#### [STATED TASK]
Copy exactly the lines from the one containing "function addPiece(group, name, profileAt, finish)" through the one containing "before = set(bpy.data.objects)", both included, and nothing else.

________________

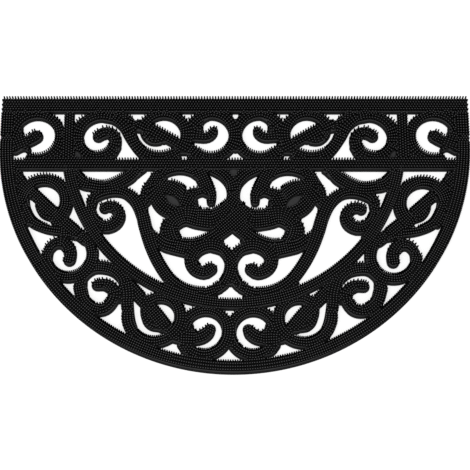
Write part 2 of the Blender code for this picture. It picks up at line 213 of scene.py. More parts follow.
# Scrolls under the arch: name, then rows of (x, y, half width)
FIELD_BARS = [
    ("saucer", [(-264.0, 104.5, 10.0), (-245.5, 82.5, 11.5), (-227.5, 76.5, 10.5),
                (-209.5, 74.5, 10.0), (-190.0, 79.5, 11.0), (-170.5, 90.5, 12.0),
                (-158.0, 103.5, 10.0)]),
    ("outer_coil", [(-228.0, 36.5, 8.2), (-221.0, 17.5, 10.0), (-204.0, 7.0, 11.0),
                    (-188.0, 13.0, 11.5), (-182.0, 27.0, 10.5), (-190.5, 39.5, 10.0),
                    (-202.0, 41.5, 10.0), (-206.0, 39.0, 9.5)]),
    ("lyre", [(-228.0, 36.5, 8.2), (-225.0, 54.5, 10.0), (-211.5, 64.0, 10.8),
              (-191.0, 67.5, 10.0), (-172.5, 63.5, 9.8), (-156.0, 49.0, 10.4),
              (-145.0, 27.0, 10.8), (-138.0, 2.5, 10.8), (-128.5, -26.0, 10.0),
              (-114.0, -54.5, 9.8), (-94.5, -80.5, 9.8), (-70.5, -95.5, 9.8),
              (-42.5, -101.0, 10.4), (-18.5, -93.5, 8.0)]),
    ("inner_coil", [(-2.0, -44.0, 9.8), (-14.5, -30.0, 9.8), (-33.5, -24.0, 9.8),
                    (-53.0, -30.0, 10.4), (-64.0, -44.5, 11.4), (-58.5, -60.0, 11.3),
                    (-43.5, -67.0, 11.0), (-33.0, -61.0, 11.0)]),
    ("inner_ring", [(-33.5, -24.0, 9.8), (-14.5, -30.5, 9.8), (-3.0, -47.0, 9.8),
                    (-3.0, -66.5, 9.8), (-12.0, -85.5, 9.8), (-31.5, -98.0, 9.8)]),
    ("inner_stem", [(-127.0, -8.0, 9.0), (-108.5, -22.5, 10.3), (-85.5, -29.0, 11.0),
                    (-59.5, -34.5, 11.4)]),
    ("heart", [(14.0, 29.5, 13.0), (-8.5, 8.5, 13.0), (-34.0, -11.5, 12.2),
               (-59.5, -22.5, 12.3), (-86.0, -22.0, 14.0), (-99.2, -5.5, 16.2),
               (-97.3, 12.5, 15.6), (-77.5, 24.5, 15.5), (-54.5, 21.5, 17.6),
               (-31.5, 21.5, 18.6), (-12.5, 36.0, 13.8), (0.0, 52.5, 11.4)]),
    ("stem", [(-62.0, 112.5, 11.4), (-53.5, 94.5, 12.0), (-45.0, 78.0, 11.5),
              (-36.5, 63.5, 8.8), (-36.0, 50.0, 7.5)]),
    ("leaf", [(-127.5, 87.0, 9.5), (-126.0, 76.0, 18.0), (-110.0, 62.0, 29.4),
              (-91.5, 48.0, 29.8), (-74.5, 40.0, 15.5), (-54.5, 27.5, 12.5)]),
    ("leaf_edge", [(-117.0, 105.5, 9.8), (-127.0, 87.5, 11.5), (-137.0, 68.0, 12.0),
                   (-141.0, 50.0, 9.5)]),
    ("crook", [(-75.0, 55.0, 13.0), (-64.0, 64.0, 10.8), (-51.0, 66.5, 8.0), (-41.0, 63.0, 7.4)]),
    ("bud_high", [(-125.0, 89.0, 9.8), (-109.0, 100.5, 9.0), (-89.5, 105.5, 9.5),
                  (-70.0, 102.5, 9.8), (-53.0, 91.5, 9.8)]),
    ("bud_side", [(-57.0, 112.5, 9.8), (-35.5, 104.5, 9.8), (-17.5, 94.0, 9.8),
                  (-4.5, 77.0, 9.8), (-2.5, 55.5, 9.8), (-9.0, 37.5, 11.4)]),
    ("first_slash", [(-355.0, 94.5, 10.6), (-333.5, 73.0, 9.8), (-289.0, 33.0, 9.2),
                     (-251.5, 1.5, 9.2)]),
    ("first_belly", [(-314.0, 52.0, 6.0), (-307.0, 41.5, 11.5), (-298.0, 33.0, 14.0),
                     (-288.0, 25.5, 11.0), (-279.5, 19.5, 7.0)]),
    ("first_bowl", [(-338.0, 58.5, 9.8), (-334.0, 37.5, 9.8), (-321.3, 16.0, 9.0),
                    (-299.0, 4.2, 8.0), (-276.0, 0.0, 8.2), (-253.0, -1.0, 9.8),
                    (-233.0, -13.5, 11.0)]),
    ("second_curl", [(-292.5, -49.0, 8.6), (-291.0, -32.5, 9.0), (-281.5, -21.0, 10.0),
                     (-268.5, -20.0, 11.0), (-258.5, -30.0, 10.8), (-256.0, -39.0, 10.3),
                     (-257.0, -47.5, 10.3)]),
    ("third_curl", [(-237.0, -92.5, 11.0), (-230.0, -114.0, 11.0), (-213.5, -127.0, 11.0),
                    (-195.5, -126.0, 10.6), (-183.5, -110.0, 10.3), (-185.5, -95.5, 10.6),
                    (-198.0, -87.5, 10.4), (-210.5, -88.0, 9.6)]),
    ("third_crown", [(-237.0, -92.5, 11.0), (-236.0, -76.5, 11.0), (-225.0, -63.5, 11.5),
                     (-210.5, -59.0, 11.0), (-187.5, -63.0, 11.0), (-170.5, -77.5, 10.6),
                     (-163.5, -98.5, 10.3), (-161.5, -120.0, 10.0), (-157.5, -144.5, 9.8),
                     (-150.0, -165.5, 9.8)]),
    ("fourth_slash", [(-169.0, -77.5, 10.6), (-155.5, -93.5, 10.8), (-138.5, -111.5, 10.8),
                      (-120.0, -129.5, 10.8), (-101.5, -151.5, 10.4), (-89.0, -166.0, 9.8)]),
    ("fourth_belly", [(-136.0, -119.5, 6.0), (-131.0, -131.0, 11.0), (-122.5, -141.5, 16.2),
                      (-113.0, -148.0, 16.0), (-105.0, -154.0, 11.0)]),
    ("fifth_hook", [(-84.0, -172.0, 9.5), (-68.5, -172.5, 11.5), (-52.0, -173.0, 11.3),
                    (-42.0, -169.5, 12.0), (-34.0, -163.5, 11.2), (-30.5, -157.8, 9.2)]),
]

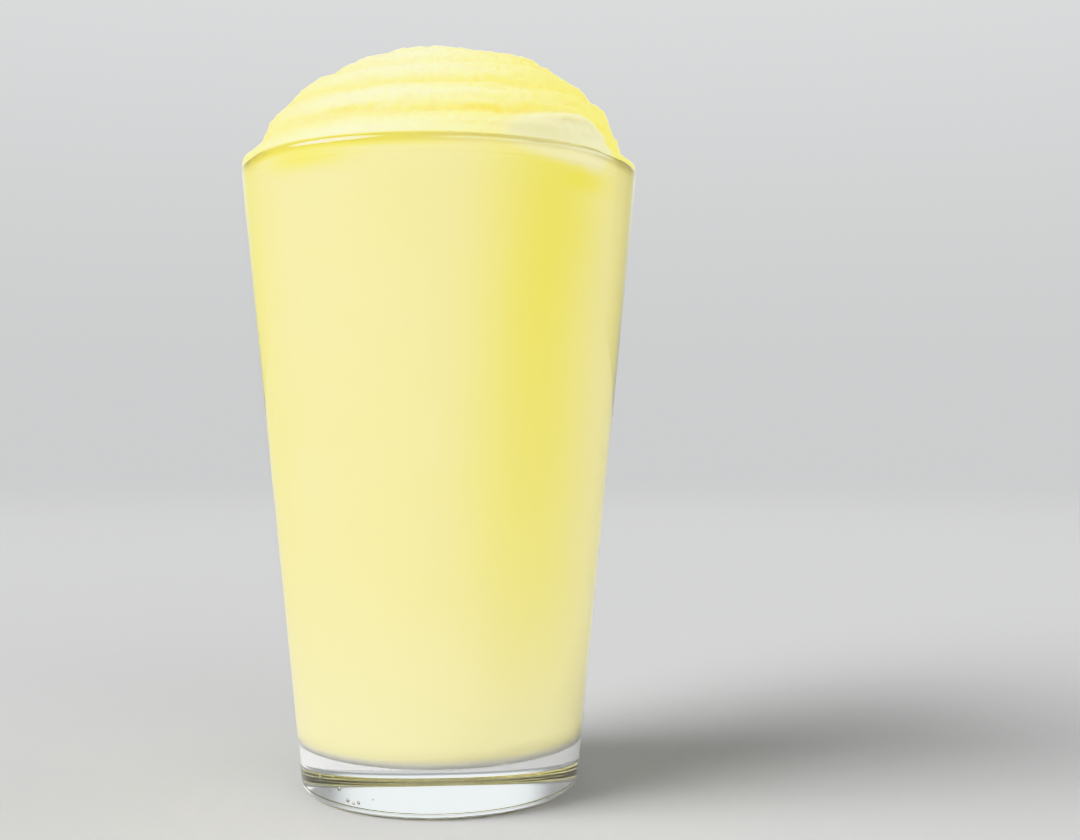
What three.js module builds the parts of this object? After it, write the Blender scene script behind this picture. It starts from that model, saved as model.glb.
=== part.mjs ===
// A pint glass of frozen lemonade, heaped above the rim in a soft swirl.
// Millimetres, +Z up. The origin is on the glass's axis, in the plane it stands on.
// The swirl's fold is at the front right, where the front faces -Y and the right is +X.
import * as THREE from "three";

// Glass
const rimHeight = 139.3;
const rimRadius = 44.45;
const lipThickness = 2.9;
const footRadius = 31.3;
const footRounding = 2.8;
const floorThickness = 10;
const floorRadius = 28.6;
const floorRounding = 6;

// Lemonade and its swirled top
const clearance = 0.3;
const levelBelowRim = 3.2;
const topHeight = 27.7;
const shoulderPower = 1.2;
const heightPower = 0.98;
const overhangAngle = THREE.MathUtils.degToRad(62);

// Coils of the swirl: one groove climbs round the dome as a spiral. Pitch, groove and lift
// are in degrees up the dome. The coils stand higher at the left and are calmer at the right.
const coilPitch = 16;
const frontGrooveAngle = 10.3;
const coilRelief = 0.9;
const coilRoundness = 0.7;
const leftLift = 4.8;
const leftLiftReach = THREE.MathUtils.degToRad(50);
const rightCalm = 0.55;
const rightCalmReach = THREE.MathUtils.degToRad(70);

// The dome is set in at its right and left flanks, from just above the rim, and leans to the right
const rightInset = 3.6;
const rightInsetAzimuth = THREE.MathUtils.degToRad(5.4);
const rightInsetReach = THREE.MathUtils.degToRad(60);
const rightInsetStart = 2.4;
const leftInset = 2.7;
const leftInsetReach = THREE.MathUtils.degToRad(80);
const leftInsetStart = 4.5;
const insetTop = 30;
const insetFade = 12;
const lean = 1;
const leanHeight = 25;

// The lowest coil's end lies as a fold at the front right: a teardrop whose tail runs to the left
const foldAzimuth = THREE.MathUtils.degToRad(-47);
const foldRise = 1.3;
const foldHalfHeight = 6.2;
const foldRightLength = 10;
const foldLeftLength = 24;
const foldRightDip = 0.3;
const foldSteepness = 2.2;
const foldRelief = 1.7;
const foldStart = 4;

// Facets
const segments = 72;
const domeRows = 30;
const lipSteps = 6;
const roundingSteps = 5;
const overhangSteps = 3;

// The lip is a full rounding, and the two walls are lines tangent to it and to the roundings below
const lipRounding = lipThickness / 2;
const lipCentre = new THREE.Vector2(rimRadius - lipRounding, rimHeight - lipRounding);
const footCentre = new THREE.Vector2(footRadius - footRounding, footRounding);
const floorCentre = new THREE.Vector2(floorRadius - floorRounding, floorThickness + floorRounding);

// Lean from the vertical of a line tangent to two circles whose radii differ by radiusDifference
function tangentLean(low, high, radiusDifference) {
  const across = high.clone().sub(low);
  return Math.atan2(across.x, across.y) - Math.asin(radiusDifference / across.length());
}

const outerLean = tangentLean(footCentre, lipCentre, footRounding - lipRounding);
const innerLean = tangentLean(floorCentre, lipCentre, floorRounding + lipRounding);

// A point on a circle, and the points from one angle to another, both ends included
function onCircle(centre, radius, angle) {
  return new THREE.Vector2(centre.x + radius * Math.cos(angle), centre.y + radius * Math.sin(angle));
}

function arc(centre, radius, from, to, steps) {
  const points = [];
  for (let i = 0; i <= steps; i += 1) {
    points.push(onCircle(centre, radius, THREE.MathUtils.lerp(from, to, i / steps)));
  }
  return points;
}

// Radius of the cavity at a height, less a gap square to the wall
function cavityRadius(height, gap) {
  const start = floorCentre.x + floorRounding * Math.cos(innerLean);
  const startHeight = floorCentre.y - floorRounding * Math.sin(innerLean);
  return start + (height - startHeight) * Math.tan(innerLean) - gap / Math.cos(innerLean);
}

// Smooth step from 0 to 1, the turn from a centre to an azimuth, and a smooth bump in azimuth
function ease(value) {
  return THREE.MathUtils.smoothstep(value, 0, 1);
}

function turnFrom(azimuth, centre) {
  return THREE.MathUtils.euclideanModulo(azimuth - centre + Math.PI, 2 * Math.PI) - Math.PI;
}

function bump(azimuth, centre, reach) {
  const share = THREE.MathUtils.clamp(turnFrom(azimuth, centre) / reach, -1, 1);
  return Math.cos(share * Math.PI / 2) ** 2;
}

// Shift to the right at a height above the rim
function leanAt(above) {
  return lean * ease(above / leanHeight);
}

// A closed turned body, whose profile may change with the azimuth.
// Every profile starts and ends on the axis and has the same number of points.
function turned(profileAt) {
  const rows = profileAt(0).length;
  const geometry = new THREE.LatheGeometry(profileAt(0), segments);
  for (let i = 0; i <= segments; i += 1) {
    const azimuth = 2 * Math.PI * (i % segments) / segments;
    profileAt(azimuth).forEach((point, row) => {
      const x = point.x * Math.cos(azimuth) + leanAt(point.y - rimHeight);
      const y = point.x * Math.sin(azimuth);
      geometry.attributes.position.setXYZ(i * rows + row, x, y, point.y);
    });
  }
  geometry.computeVertexNormals();
  return geometry;
}

// Glass: flat foot with a rounded edge, leaning wall, round lip, rounded cavity floor
function glassProfile() {
  return [
    new THREE.Vector2(0, 0),
    ...arc(footCentre, footRounding, -Math.PI / 2, -outerLean, roundingSteps),
    onCircle(lipCentre, lipRounding, -outerLean),
    ...arc(lipCentre, lipRounding, 0, Math.PI, lipSteps).slice(0, -1),
    onCircle(lipCentre, lipRounding, Math.PI - innerLean),
    ...arc(floorCentre, floorRounding, -innerLean, -Math.PI / 2, roundingSteps),
    new THREE.Vector2(0, floorThickness),
  ];
}

// Lemonade: fills the cavity up to a level just below the lip
const level = rimHeight - levelBelowRim;

function lemonadeProfile() {
  const top = level - clearance / 2;
  return [
    new THREE.Vector2(0, floorThickness + clearance),
    ...arc(floorCentre, floorRounding - clearance, -Math.PI / 2, -innerLean, roundingSteps),
    new THREE.Vector2(cavityRadius(top, clearance), top),
    new THREE.Vector2(0, top),
  ];
}

// Height of the coil above its grooves, from 0 to 1, at an angle up the dome in degrees
function coilAt(azimuth, degrees) {
  const lift = leftLift * bump(azimuth, Math.PI, leftLiftReach);
  const climb = (degrees - lift - frontGrooveAngle) / coilPitch;
  const turns = climb - (THREE.MathUtils.radToDeg(turnFrom(azimuth, 0)) + 90) / 360;
  return (Math.sin(Math.PI * turns) ** 2) ** coilRoundness;
}

// Height of the fold above the dome, from 0 to 1
function foldAt(azimuth, height) {
  const along = turnFrom(azimuth, foldAzimuth) * cavityRadius(rimHeight, 0);
  const up = height - rimHeight - foldRise + foldRightDip * Math.max(along, 0);
  const length = along > 0 ? foldRightLength : foldLeftLength;
  return ease(foldSteepness * (1 - Math.hypot(along / length, up / foldHalfHeight)));
}

// How far the dome is set in, at a height above the rim
function insetAt(azimuth, above) {
  const right = bump(azimuth, rightInsetAzimuth, rightInsetReach) * ease(above / rightInsetStart);
  const left = bump(azimuth, Math.PI, leftInsetReach) * ease(above / leftInsetStart);
  return (rightInset * right + leftInset * left) * ease((insetTop - above) / insetFade);
}

// Swirled top: a flat underside, a plug inside the lip, an overhang round the lip, then the swirled dome
function topProfile(azimuth) {
  const bottom = level + clearance / 2;
  const wallEnd = Math.PI - innerLean;
  const overhang = arc(lipCentre, lipRounding + clearance, wallEnd, overhangAngle, overhangSteps);
  const edge = overhang.at(-1);
  const profile = [
    new THREE.Vector2(0, bottom),
    new THREE.Vector2(cavityRadius(bottom, clearance), bottom),
    ...overhang,
  ];
  const rise = rimHeight + topHeight - edge.y;
  const relief = coilRelief * (1 - rightCalm * bump(azimuth, 0, rightCalmReach));
  for (let i = 1; i <= domeRows; i += 1) {
    const angle = (Math.PI / 2) * (i / domeRows);
    const degrees = THREE.MathUtils.radToDeg(angle);
    const radius = edge.x * Math.max(Math.cos(angle), 0) ** shoulderPower;
    const height = edge.y + rise * Math.sin(angle) ** heightPower;
    const outward = new THREE.Vector2(rise * Math.cos(angle), edge.x * Math.sin(angle)).normalize();
    const above = height - rimHeight;
    const fade = ease((degrees - 2) / 8) * ease((90 - degrees) / 16);
    const fold = foldAt(azimuth, height);
    const coil = (coilAt(azimuth, degrees) - 1) * relief * (1 - fold) * fade;
    const out = coil + foldRelief * fold * ease(above / foldStart);
    profile.push(new THREE.Vector2(
      Math.max(radius + outward.x * out - insetAt(azimuth, above), 0),
      height + outward.y * out,
    ));
  }
  return profile;
}

// Finishes
const finishes = {
  glass: new THREE.MeshStandardMaterial({
    color: "#eef3f2", roughness: 0.03, metalness: 0, transparent: true, opacity: 0.35,
  }),
  lemonade: new THREE.MeshStandardMaterial({ color: "#f3ea9b", roughness: 0.45, metalness: 0 }),
  top: new THREE.MeshStandardMaterial({ color: "#fbf5b0", roughness: 0.55, metalness: 0 }),
};

function addPiece(group, name, profileAt, finish) {
  const mesh = new THREE.Mesh(turned(profileAt), finish);
  mesh.name = name;
  group.add(mesh);
}

const glassOfLemonade = new THREE.Group();
addPiece(glassOfLemonade, "glass", glassProfile, finishes.glass);
addPiece(glassOfLemonade, "lemonade", lemonadeProfile, finishes.lemonade);
addPiece(glassOfLemonade, "swirl_top", topProfile, finishes.top);

export default glassOfLemonade;
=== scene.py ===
import math
import bpy
import numpy as np
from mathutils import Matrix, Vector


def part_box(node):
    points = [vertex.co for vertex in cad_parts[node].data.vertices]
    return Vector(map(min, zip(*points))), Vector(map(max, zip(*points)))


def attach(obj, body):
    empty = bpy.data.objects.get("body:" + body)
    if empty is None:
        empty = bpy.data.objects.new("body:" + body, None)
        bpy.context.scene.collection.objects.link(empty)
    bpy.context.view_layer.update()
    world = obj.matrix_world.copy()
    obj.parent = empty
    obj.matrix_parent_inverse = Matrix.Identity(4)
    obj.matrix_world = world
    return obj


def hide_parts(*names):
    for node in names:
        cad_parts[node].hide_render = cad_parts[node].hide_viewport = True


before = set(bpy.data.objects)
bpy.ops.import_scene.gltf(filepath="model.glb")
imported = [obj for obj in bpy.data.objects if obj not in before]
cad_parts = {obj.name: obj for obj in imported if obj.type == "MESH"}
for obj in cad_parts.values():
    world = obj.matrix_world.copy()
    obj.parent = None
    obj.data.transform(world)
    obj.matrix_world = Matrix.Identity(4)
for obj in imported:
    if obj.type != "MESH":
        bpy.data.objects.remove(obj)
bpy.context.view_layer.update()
print("stage: frame loaded")

mm = 0.001

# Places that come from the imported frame
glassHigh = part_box("glass")[1]
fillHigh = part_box("lemonade")[1]
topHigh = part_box("swirl_top")[1]
rimRadius, rimHeight = glassHigh.x, glassHigh.z
level = fillHigh.z

# Where the photograph was taken from: nearly level, 0.3 m away
cameraPlace = {
    "distance": 305.2 * mm,   # from the glass's axis
    "height": 81.6 * mm,
    "turnRight": 4.264,       # degrees, the glass stands left of the middle
    "tiltUp": 0.199,          # degrees
    "lens": 44.36,
    "sensorWidth": 36,
    "nearest": 10 * mm,       # what is nearer than this isn't shown
}


# A camera in front of the glass, which looks along +Y but for its turn and tilt
def makeCamera(place):
    data = bpy.data.cameras.new("camera")
    data.lens = place["lens"]
    data.sensor_width = place["sensorWidth"]
    data.clip_start = place["nearest"]
    camera = bpy.data.objects.new("camera", data)
    bpy.context.scene.collection.objects.link(camera)
    camera.location = (0, -place["distance"], place["height"])
    camera.rotation_euler = (math.radians(90 + place["tiltUp"]), 0, -math.radians(place["turnRight"]))
    bpy.context.scene.camera = camera


makeCamera(cameraPlace)
print("stage: camera placed")


# Faces for rows of points whose columns wrap round, with the two poles numbered after them:
# squares between neighbouring rows, and triangles from the end rows to the poles
def poledFaces(rows, cols):
    index = np.arange(rows * cols).reshape(rows, cols)
    nextIndex = np.roll(index, -1, axis=1)
    low, high = rows * cols, rows * cols + 1
    quads = np.stack([index[:-1], nextIndex[:-1], nextIndex[1:], index[1:]], axis=-1).reshape(-1, 4)
    bottom = np.stack([np.full(cols, low), nextIndex[0], index[0]], axis=-1)
    top = np.stack([np.full(cols, high), index[-1], nextIndex[-1]], axis=-1)
    return quads, bottom, top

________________

#### [SOLVED PROBLEM]
function addPiece(group, name, profileAt, finish) {
  const mesh = new THREE.Mesh(turned(profileAt), finish);
  mesh.name = name;
  group.add(mesh);
}

const glassOfLemonade = new THREE.Group();
addPiece(glassOfLemonade, "glass", glassProfile, finishes.glass);
addPiece(glassOfLemonade, "lemonade", lemonadeProfile, finishes.lemonade);
addPiece(glassOfLemonade, "swirl_top", topProfile, finishes.top);

export default glassOfLemonade;
=== scene.py ===
import math
import bpy
import numpy as np
from mathutils import Matrix, Vector


def part_box(node):
    points = [vertex.co for vertex in cad_parts[node].data.vertices]
    return Vector(map(min, zip(*points))), Vector(map(max, zip(*points)))


def attach(obj, body):
    empty = bpy.data.objects.get("body:" + body)
    if empty is None:
        empty = bpy.data.objects.new("body:" + body, None)
        bpy.context.scene.collection.objects.link(empty)
    bpy.context.view_layer.update()
    world = obj.matrix_world.copy()
    obj.parent = empty
    obj.matrix_parent_inverse = Matrix.Identity(4)
    obj.matrix_world = world
    return obj


def hide_parts(*names):
    for node in names:
        cad_parts[node].hide_render = cad_parts[node].hide_viewport = True


before = set(bpy.data.objects)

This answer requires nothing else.